* GIVEN INFORMATION:
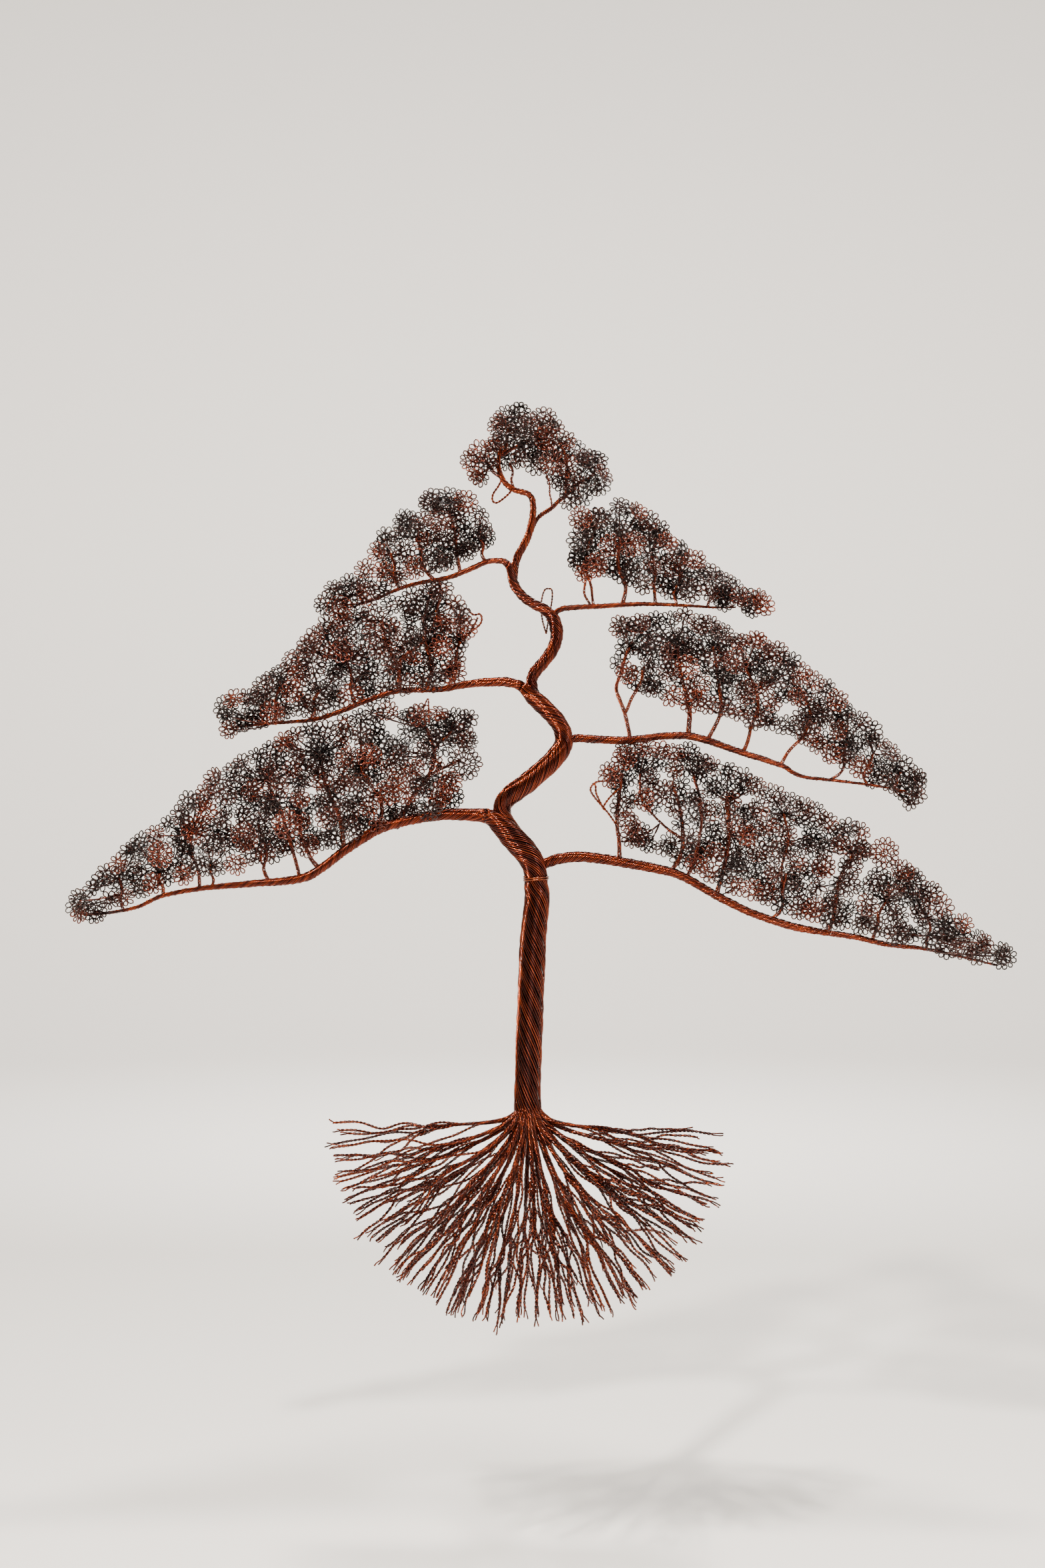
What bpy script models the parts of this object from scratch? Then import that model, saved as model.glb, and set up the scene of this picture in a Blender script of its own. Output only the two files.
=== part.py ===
"""Wall sculpture: a tree of twisted copper wire, hung from a wire loop behind its trunk.

Metres, +Z up. The front faces -Y, the wall lies on the +Y side. The origin is the
point at the top of the hanging loop where the loop bears on what it hangs from.

The shape is laid out on a front elevation drawn in grid units (u to the right,
v downwards), the way it looks from an eye point in front of the tree. The
function at() turns a grid point and a depth into a point in space.
"""

import math
import random

import bmesh
import bpy
from mathutils import Matrix, Vector

# ---------------------------------------------------------------- dimensions
UNIT = 0.00065  # one grid unit of the elevation
HANG = (823.0, 884.0)  # grid point of the hanging point, the origin
EYE = (784.0, 1176.0)  # grid point straight in front of the eye
EYE_DISTANCE = 2.10  # eye to the plane of the branches
BRANCH_PLANE = -0.020  # depth of that plane
GAP = 0.0004  # clearance between neighbouring solids

TRUNK_SIDES = 3  # bevel resolution: 10 sides
BRANCH_SIDES = 1  # 6 sides
WIRE = 0.0012  # copper wire of the trunk and roots
LOOP_WIRE = 0.0015  # thickness of the hanging loop's twisted strand

ROSETTE = 19.0  # grid radius of a common foliage rosette
CORE_HALF = 0.0125  # half thickness of a foliage pad's core
LAYER = 0.0145  # thickness of one rosette layer

ROOT_COUNT = 28
ROOT_REACH = 0.188  # root flare to root tip
ROOT_FORWARD = 38.0  # degrees, most that a root points forward

rng = random.Random(41)

# ---------------------------------------------------------------- clean scene
for thing in list(bpy.data.objects):
    bpy.data.objects.remove(thing, do_unlink=True)

tree = bpy.data.collections.new("wire_tree")
bpy.context.scene.collection.children.link(tree)
cutters = bpy.data.collections.new("cutters")
cutters.hide_render = True
bpy.context.scene.collection.children.link(cutters)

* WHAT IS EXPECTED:
Without leaving anything out, quote all the data.

* ANSWER FOR THIS EXERCISE:
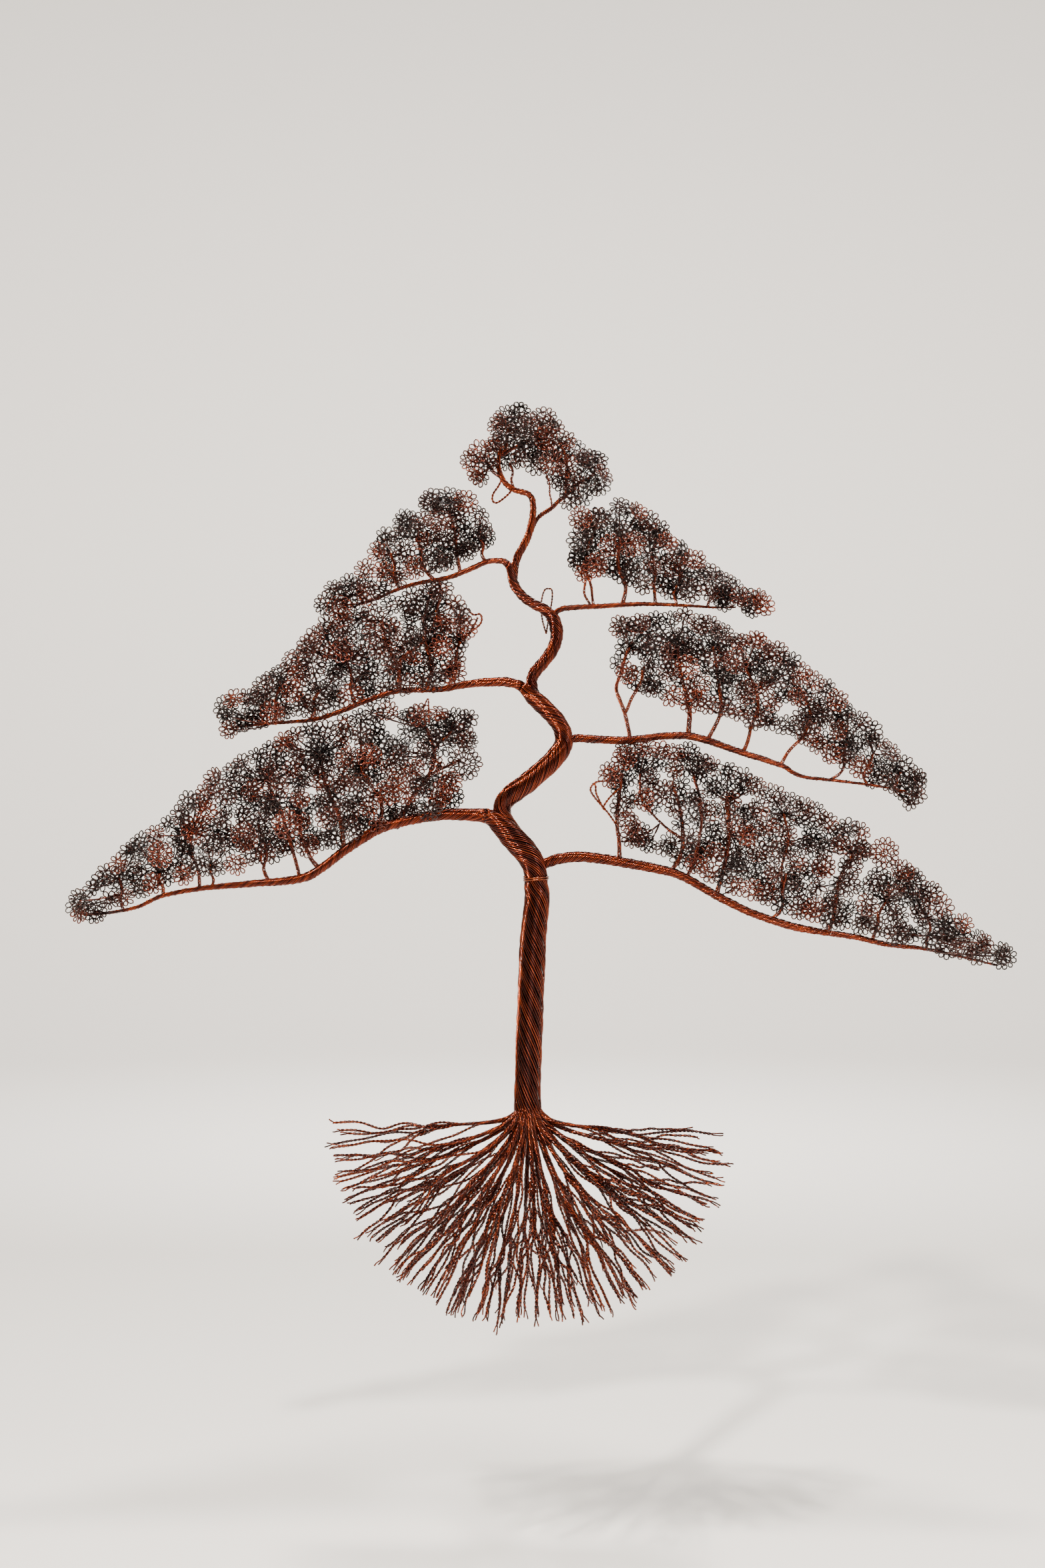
What bpy script models the parts of this object from scratch? Then import that model, saved as model.glb, and set up the scene of this picture in a Blender script of its own. Output only the two files.
=== part.py ===
"""Wall sculpture: a tree of twisted copper wire, hung from a wire loop behind its trunk.

Metres, +Z up. The front faces -Y, the wall lies on the +Y side. The origin is the
point at the top of the hanging loop where the loop bears on what it hangs from.

The shape is laid out on a front elevation drawn in grid units (u to the right,
v downwards), the way it looks from an eye point in front of the tree. The
function at() turns a grid point and a depth into a point in space.
"""

import math
import random

import bmesh
import bpy
from mathutils import Matrix, Vector

# ---------------------------------------------------------------- dimensions
UNIT = 0.00065  # one grid unit of the elevation
HANG = (823.0, 884.0)  # grid point of the hanging point, the origin
EYE = (784.0, 1176.0)  # grid point straight in front of the eye
EYE_DISTANCE = 2.10  # eye to the plane of the branches
BRANCH_PLANE = -0.020  # depth of that plane
GAP = 0.0004  # clearance between neighbouring solids

TRUNK_SIDES = 3  # bevel resolution: 10 sides
BRANCH_SIDES = 1  # 6 sides
WIRE = 0.0012  # copper wire of the trunk and roots
LOOP_WIRE = 0.0015  # thickness of the hanging loop's twisted strand

ROSETTE = 19.0  # grid radius of a common foliage rosette
CORE_HALF = 0.0125  # half thickness of a foliage pad's core
LAYER = 0.0145  # thickness of one rosette layer

ROOT_COUNT = 28
ROOT_REACH = 0.188  # root flare to root tip
ROOT_FORWARD = 38.0  # degrees, most that a root points forward

rng = random.Random(41)

# ---------------------------------------------------------------- clean scene
for thing in list(bpy.data.objects):
    bpy.data.objects.remove(thing, do_unlink=True)

tree = bpy.data.collections.new("wire_tree")
bpy.context.scene.collection.children.link(tree)
cutters = bpy.data.collections.new("cutters")
cutters.hide_render = True
bpy.context.scene.collection.children.link(cutters)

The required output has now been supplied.